--- begin STORED RECORDS ---

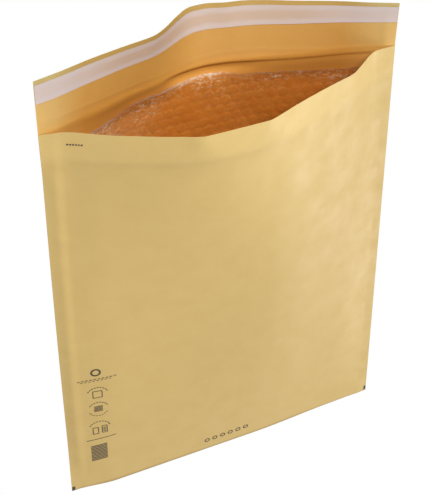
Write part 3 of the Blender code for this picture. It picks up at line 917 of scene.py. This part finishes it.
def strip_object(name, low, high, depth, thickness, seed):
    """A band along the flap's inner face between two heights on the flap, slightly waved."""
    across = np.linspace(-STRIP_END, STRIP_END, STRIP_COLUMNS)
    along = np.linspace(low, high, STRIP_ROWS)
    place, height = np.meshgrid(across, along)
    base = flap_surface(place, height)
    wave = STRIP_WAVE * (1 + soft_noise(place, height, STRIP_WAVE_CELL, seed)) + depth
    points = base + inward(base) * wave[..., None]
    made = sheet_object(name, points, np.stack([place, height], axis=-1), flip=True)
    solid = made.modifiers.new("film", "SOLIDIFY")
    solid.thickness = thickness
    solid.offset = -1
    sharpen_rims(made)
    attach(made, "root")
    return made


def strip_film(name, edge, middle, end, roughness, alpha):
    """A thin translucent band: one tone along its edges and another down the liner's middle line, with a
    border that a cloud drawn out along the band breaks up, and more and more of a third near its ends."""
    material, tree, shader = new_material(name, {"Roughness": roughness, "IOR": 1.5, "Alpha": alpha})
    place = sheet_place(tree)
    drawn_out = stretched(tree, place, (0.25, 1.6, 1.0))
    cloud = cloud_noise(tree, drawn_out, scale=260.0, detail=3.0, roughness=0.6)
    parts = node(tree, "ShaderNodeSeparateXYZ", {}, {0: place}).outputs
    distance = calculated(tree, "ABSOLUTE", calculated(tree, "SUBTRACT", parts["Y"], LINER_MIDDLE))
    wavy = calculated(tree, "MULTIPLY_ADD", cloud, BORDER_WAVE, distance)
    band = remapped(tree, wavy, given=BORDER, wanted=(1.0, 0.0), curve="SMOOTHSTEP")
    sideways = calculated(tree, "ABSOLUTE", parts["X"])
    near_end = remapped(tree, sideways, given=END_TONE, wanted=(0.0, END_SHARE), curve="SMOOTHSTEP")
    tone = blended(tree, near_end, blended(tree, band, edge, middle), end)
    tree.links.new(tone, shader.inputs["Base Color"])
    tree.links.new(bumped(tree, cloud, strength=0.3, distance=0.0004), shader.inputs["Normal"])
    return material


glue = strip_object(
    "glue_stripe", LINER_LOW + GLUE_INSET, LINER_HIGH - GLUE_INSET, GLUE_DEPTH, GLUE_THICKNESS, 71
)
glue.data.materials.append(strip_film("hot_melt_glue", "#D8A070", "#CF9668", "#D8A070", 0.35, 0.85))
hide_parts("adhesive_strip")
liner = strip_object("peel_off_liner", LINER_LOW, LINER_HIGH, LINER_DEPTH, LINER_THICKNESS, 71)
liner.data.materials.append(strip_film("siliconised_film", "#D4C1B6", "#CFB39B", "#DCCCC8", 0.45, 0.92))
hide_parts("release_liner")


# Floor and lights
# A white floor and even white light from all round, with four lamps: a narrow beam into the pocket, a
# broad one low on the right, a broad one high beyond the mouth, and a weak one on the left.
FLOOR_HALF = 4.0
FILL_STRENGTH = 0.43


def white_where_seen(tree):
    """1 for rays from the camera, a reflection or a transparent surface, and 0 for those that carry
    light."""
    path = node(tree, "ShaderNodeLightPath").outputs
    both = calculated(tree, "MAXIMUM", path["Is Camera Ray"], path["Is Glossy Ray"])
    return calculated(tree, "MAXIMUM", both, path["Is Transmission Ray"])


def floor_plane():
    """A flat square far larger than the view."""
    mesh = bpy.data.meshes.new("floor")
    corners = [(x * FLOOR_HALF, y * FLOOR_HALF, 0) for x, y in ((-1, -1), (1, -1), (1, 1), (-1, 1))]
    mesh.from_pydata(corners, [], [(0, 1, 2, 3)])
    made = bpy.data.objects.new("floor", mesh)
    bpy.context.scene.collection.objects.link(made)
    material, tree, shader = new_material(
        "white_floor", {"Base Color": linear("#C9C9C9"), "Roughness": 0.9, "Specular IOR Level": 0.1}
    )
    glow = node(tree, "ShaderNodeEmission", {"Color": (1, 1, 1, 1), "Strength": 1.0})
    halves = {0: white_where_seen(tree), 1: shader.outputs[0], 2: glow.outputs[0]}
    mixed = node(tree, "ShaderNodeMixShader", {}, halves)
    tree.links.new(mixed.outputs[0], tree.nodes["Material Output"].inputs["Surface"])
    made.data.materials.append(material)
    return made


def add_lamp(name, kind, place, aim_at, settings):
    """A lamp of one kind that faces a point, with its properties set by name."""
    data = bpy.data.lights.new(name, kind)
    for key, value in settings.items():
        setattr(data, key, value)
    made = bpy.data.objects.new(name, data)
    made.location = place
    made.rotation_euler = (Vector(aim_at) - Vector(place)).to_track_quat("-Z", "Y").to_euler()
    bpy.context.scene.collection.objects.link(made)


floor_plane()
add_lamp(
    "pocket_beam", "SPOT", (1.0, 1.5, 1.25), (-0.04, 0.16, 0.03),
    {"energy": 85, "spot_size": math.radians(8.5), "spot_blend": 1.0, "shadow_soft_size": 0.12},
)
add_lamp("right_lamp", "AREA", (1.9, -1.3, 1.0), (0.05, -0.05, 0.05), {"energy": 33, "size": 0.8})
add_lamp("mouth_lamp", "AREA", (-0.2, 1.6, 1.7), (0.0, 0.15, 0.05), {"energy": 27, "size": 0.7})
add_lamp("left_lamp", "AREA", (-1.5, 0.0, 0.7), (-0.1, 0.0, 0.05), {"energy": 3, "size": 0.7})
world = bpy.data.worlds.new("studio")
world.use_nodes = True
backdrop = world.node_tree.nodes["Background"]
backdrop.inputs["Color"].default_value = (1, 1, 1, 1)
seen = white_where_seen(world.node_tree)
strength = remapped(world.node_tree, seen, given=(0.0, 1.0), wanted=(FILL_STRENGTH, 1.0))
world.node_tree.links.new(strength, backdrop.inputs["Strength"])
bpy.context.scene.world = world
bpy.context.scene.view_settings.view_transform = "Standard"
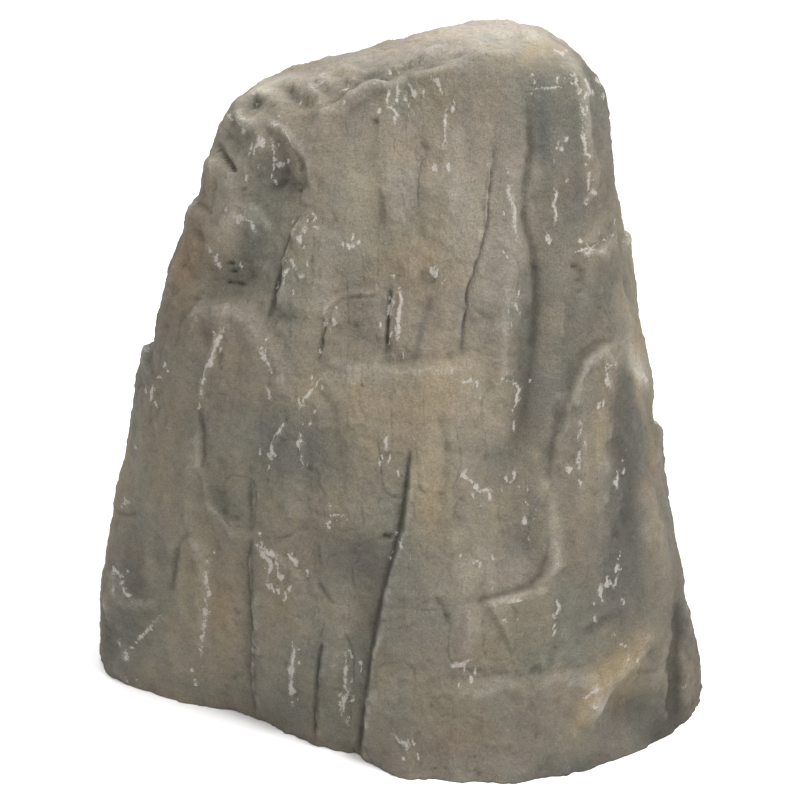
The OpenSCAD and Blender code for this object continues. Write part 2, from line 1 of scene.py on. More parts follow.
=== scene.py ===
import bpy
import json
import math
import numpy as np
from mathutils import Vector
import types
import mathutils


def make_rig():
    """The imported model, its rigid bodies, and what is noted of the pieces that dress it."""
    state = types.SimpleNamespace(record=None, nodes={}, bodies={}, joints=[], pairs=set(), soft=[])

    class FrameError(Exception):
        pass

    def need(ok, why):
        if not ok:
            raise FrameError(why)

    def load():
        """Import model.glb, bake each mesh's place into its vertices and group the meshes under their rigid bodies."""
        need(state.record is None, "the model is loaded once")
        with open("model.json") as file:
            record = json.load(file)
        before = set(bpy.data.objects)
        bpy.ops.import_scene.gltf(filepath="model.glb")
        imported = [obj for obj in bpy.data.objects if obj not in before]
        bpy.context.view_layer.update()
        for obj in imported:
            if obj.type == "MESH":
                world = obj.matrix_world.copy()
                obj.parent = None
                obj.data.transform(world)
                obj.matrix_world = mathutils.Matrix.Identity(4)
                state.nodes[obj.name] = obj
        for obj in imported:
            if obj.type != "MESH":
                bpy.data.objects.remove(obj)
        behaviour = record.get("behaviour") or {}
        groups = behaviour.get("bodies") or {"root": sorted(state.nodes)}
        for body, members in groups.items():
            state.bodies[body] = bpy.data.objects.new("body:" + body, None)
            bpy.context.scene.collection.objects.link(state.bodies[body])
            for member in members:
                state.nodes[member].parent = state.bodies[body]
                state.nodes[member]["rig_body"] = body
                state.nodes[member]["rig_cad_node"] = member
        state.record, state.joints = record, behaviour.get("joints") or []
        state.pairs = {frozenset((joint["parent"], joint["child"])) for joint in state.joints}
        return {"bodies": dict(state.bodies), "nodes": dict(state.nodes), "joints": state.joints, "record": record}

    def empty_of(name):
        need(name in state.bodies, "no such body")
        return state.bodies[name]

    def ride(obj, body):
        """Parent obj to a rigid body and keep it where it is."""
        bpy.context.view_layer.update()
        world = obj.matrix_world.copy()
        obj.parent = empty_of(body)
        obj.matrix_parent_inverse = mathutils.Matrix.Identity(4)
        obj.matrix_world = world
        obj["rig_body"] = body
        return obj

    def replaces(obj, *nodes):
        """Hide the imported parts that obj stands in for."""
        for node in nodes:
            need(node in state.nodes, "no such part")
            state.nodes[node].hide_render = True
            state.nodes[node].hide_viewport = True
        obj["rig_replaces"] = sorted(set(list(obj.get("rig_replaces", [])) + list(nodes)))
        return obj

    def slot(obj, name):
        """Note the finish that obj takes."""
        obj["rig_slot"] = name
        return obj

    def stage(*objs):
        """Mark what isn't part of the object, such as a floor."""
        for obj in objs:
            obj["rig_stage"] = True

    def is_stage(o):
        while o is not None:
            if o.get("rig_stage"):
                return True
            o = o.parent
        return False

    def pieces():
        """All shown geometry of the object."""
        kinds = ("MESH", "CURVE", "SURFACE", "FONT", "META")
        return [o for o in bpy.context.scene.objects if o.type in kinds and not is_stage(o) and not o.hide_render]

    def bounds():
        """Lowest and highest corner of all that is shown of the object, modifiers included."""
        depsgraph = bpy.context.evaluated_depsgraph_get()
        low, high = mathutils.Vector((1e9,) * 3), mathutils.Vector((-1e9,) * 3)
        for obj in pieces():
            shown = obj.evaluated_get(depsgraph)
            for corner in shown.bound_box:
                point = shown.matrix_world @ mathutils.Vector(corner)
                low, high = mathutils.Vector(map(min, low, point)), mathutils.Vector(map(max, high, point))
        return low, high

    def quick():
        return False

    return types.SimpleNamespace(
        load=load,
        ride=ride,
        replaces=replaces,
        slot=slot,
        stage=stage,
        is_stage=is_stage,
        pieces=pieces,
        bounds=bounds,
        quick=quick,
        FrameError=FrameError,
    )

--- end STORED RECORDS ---

WORK REQUIRED -
Output the lines of the records above exactly as they appear, from the line containing "The OpenSCAD and" through the line containing "imported model, its".

RESULT OF THIS EXERCISE -
The OpenSCAD and Blender code for this object continues. Write part 2, from line 1 of scene.py on. More parts follow.
=== scene.py ===
import bpy
import json
import math
import numpy as np
from mathutils import Vector
import types
import mathutils


def make_rig():
    """The imported model, its rigid bodies, and what is noted of the pieces that dress it."""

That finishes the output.